→ Task details:
Using the material below, print the line that contains "it stands on.", the line that contains "bpy.data.objects.remove(obj)", and every line in between, exactly and nothing else.
## begin Collected data
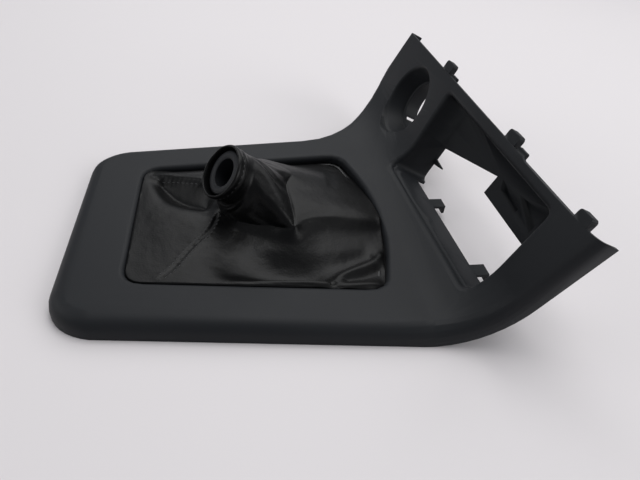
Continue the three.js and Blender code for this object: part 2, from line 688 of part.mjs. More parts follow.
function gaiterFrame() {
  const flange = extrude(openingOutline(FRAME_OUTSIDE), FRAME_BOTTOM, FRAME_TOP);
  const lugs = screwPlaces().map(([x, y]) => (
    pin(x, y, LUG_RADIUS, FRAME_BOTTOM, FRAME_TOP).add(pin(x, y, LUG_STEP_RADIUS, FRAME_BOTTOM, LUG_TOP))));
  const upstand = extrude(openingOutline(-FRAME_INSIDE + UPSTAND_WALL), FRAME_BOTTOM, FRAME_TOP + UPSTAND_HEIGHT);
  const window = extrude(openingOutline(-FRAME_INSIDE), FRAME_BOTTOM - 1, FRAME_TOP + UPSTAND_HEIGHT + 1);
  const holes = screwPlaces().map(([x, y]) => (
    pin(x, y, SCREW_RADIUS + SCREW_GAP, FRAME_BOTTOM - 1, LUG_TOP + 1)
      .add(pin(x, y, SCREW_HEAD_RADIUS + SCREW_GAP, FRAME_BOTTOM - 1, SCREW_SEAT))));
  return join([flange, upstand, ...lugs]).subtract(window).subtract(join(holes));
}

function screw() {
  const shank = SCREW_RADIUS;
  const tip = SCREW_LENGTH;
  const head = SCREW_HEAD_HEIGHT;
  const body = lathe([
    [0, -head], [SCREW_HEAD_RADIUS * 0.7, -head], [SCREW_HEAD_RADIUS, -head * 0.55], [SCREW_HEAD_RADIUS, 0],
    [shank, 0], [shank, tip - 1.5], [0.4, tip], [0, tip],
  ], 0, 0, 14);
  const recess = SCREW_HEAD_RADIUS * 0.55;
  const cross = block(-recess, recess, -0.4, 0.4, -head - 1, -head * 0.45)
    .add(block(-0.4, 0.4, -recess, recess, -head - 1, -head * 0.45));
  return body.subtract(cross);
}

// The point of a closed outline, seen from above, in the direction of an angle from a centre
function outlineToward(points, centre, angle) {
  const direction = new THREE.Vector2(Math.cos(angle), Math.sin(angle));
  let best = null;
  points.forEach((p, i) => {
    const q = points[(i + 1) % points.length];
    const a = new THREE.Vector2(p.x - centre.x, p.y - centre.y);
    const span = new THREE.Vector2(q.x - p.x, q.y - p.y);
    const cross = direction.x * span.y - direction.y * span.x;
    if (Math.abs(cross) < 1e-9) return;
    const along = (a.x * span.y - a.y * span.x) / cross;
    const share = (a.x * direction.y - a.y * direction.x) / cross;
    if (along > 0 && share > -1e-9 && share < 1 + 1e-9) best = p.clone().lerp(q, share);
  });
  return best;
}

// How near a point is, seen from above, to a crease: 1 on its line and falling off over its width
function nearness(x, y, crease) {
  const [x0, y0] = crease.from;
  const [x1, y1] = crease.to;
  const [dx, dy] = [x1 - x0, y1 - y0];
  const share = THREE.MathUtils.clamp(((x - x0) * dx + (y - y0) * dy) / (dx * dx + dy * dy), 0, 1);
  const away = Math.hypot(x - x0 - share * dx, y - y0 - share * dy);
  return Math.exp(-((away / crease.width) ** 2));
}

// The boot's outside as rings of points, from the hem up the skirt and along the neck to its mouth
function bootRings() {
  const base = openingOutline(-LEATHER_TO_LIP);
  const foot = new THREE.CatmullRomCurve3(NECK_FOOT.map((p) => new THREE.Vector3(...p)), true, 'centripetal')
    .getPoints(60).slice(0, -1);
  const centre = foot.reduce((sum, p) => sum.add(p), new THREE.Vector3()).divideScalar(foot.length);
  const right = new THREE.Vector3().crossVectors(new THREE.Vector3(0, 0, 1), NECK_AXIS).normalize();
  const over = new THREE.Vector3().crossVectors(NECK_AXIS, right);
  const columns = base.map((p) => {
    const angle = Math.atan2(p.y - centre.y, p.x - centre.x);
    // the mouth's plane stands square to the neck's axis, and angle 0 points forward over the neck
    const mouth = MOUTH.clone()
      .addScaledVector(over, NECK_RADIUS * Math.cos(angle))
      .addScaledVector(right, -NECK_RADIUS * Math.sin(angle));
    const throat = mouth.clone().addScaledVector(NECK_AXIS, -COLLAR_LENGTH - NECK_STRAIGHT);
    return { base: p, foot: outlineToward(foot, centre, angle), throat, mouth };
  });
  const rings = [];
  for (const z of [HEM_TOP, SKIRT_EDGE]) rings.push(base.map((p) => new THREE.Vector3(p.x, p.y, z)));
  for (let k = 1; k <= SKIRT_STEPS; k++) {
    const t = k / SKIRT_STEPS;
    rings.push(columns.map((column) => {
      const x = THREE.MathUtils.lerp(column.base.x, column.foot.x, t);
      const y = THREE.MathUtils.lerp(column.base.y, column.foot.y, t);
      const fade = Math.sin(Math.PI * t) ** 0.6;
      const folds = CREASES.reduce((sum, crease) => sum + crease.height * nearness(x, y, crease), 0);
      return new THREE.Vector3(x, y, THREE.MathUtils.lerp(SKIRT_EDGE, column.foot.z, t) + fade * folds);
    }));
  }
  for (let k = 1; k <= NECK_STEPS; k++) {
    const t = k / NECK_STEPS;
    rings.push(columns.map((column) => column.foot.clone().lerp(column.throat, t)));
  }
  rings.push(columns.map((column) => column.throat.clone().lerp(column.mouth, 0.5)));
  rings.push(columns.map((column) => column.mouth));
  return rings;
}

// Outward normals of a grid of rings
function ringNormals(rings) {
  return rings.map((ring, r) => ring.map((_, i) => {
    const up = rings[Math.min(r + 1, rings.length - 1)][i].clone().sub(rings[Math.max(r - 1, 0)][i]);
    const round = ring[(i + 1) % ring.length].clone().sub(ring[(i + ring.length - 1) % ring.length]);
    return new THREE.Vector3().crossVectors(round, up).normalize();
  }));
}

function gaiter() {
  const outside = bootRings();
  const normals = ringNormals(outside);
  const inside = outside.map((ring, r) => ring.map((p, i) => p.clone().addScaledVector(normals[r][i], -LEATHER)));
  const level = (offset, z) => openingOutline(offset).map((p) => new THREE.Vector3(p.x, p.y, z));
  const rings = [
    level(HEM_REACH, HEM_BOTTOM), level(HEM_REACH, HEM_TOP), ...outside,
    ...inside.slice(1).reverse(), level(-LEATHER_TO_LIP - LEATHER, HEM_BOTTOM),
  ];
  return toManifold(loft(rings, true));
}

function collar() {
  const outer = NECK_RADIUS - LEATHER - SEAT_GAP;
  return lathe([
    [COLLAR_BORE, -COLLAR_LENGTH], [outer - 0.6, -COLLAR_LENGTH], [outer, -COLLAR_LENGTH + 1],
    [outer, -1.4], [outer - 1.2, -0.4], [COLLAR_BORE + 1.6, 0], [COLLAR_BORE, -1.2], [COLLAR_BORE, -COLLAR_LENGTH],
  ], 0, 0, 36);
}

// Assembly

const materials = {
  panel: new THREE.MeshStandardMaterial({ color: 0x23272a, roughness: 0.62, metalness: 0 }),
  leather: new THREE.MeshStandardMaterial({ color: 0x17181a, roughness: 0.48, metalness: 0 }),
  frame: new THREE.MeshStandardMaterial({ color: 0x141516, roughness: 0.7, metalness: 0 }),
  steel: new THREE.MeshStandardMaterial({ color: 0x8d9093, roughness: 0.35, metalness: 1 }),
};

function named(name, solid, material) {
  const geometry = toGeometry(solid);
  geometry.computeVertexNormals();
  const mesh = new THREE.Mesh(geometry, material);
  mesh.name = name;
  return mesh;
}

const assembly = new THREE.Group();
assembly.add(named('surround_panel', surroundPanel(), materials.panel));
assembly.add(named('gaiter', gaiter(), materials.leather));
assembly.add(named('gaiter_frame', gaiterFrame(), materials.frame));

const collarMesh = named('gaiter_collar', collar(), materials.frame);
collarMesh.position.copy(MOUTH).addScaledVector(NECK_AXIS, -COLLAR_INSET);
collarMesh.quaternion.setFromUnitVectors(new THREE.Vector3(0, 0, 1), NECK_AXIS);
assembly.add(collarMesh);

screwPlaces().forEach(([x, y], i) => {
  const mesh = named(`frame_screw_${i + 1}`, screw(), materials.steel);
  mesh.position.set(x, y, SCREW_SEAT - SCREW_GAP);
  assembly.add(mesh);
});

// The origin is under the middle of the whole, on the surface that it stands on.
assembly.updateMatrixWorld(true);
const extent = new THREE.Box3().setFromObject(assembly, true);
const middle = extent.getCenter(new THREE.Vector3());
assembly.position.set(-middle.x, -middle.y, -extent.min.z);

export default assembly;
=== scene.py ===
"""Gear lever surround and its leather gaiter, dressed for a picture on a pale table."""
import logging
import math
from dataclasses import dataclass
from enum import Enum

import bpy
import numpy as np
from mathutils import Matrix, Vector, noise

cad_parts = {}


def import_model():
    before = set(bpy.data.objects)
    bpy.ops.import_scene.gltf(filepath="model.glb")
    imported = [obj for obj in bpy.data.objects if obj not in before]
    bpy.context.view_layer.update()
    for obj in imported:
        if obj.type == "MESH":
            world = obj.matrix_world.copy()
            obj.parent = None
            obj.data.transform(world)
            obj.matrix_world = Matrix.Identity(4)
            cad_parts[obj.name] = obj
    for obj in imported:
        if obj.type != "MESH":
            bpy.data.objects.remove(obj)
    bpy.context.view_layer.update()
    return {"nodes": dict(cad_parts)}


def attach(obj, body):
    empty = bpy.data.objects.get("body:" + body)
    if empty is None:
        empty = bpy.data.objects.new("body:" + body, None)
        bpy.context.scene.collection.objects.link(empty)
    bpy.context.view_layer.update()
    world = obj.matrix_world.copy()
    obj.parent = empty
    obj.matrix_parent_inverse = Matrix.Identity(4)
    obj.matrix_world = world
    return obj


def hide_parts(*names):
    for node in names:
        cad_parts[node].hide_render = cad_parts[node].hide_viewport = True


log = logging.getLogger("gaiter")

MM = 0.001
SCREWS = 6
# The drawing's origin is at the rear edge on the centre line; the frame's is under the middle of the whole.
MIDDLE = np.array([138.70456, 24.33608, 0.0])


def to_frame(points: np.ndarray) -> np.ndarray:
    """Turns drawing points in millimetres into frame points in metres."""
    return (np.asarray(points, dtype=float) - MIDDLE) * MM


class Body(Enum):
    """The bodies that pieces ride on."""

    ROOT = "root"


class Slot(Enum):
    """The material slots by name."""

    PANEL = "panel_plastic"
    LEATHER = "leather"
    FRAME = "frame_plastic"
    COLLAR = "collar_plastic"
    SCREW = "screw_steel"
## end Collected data
→ Result for this task:
// The origin is under the middle of the whole, on the surface that it stands on.
assembly.updateMatrixWorld(true);
const extent = new THREE.Box3().setFromObject(assembly, true);
const middle = extent.getCenter(new THREE.Vector3());
assembly.position.set(-middle.x, -middle.y, -extent.min.z);

export default assembly;
=== scene.py ===
"""Gear lever surround and its leather gaiter, dressed for a picture on a pale table."""
import logging
import math
from dataclasses import dataclass
from enum import Enum

import bpy
import numpy as np
from mathutils import Matrix, Vector, noise

cad_parts = {}


def import_model():
    before = set(bpy.data.objects)
    bpy.ops.import_scene.gltf(filepath="model.glb")
    imported = [obj for obj in bpy.data.objects if obj not in before]
    bpy.context.view_layer.update()
    for obj in imported:
        if obj.type == "MESH":
            world = obj.matrix_world.copy()
            obj.parent = None
            obj.data.transform(world)
            obj.matrix_world = Matrix.Identity(4)
            cad_parts[obj.name] = obj
    for obj in imported:
        if obj.type != "MESH":
            bpy.data.objects.remove(obj)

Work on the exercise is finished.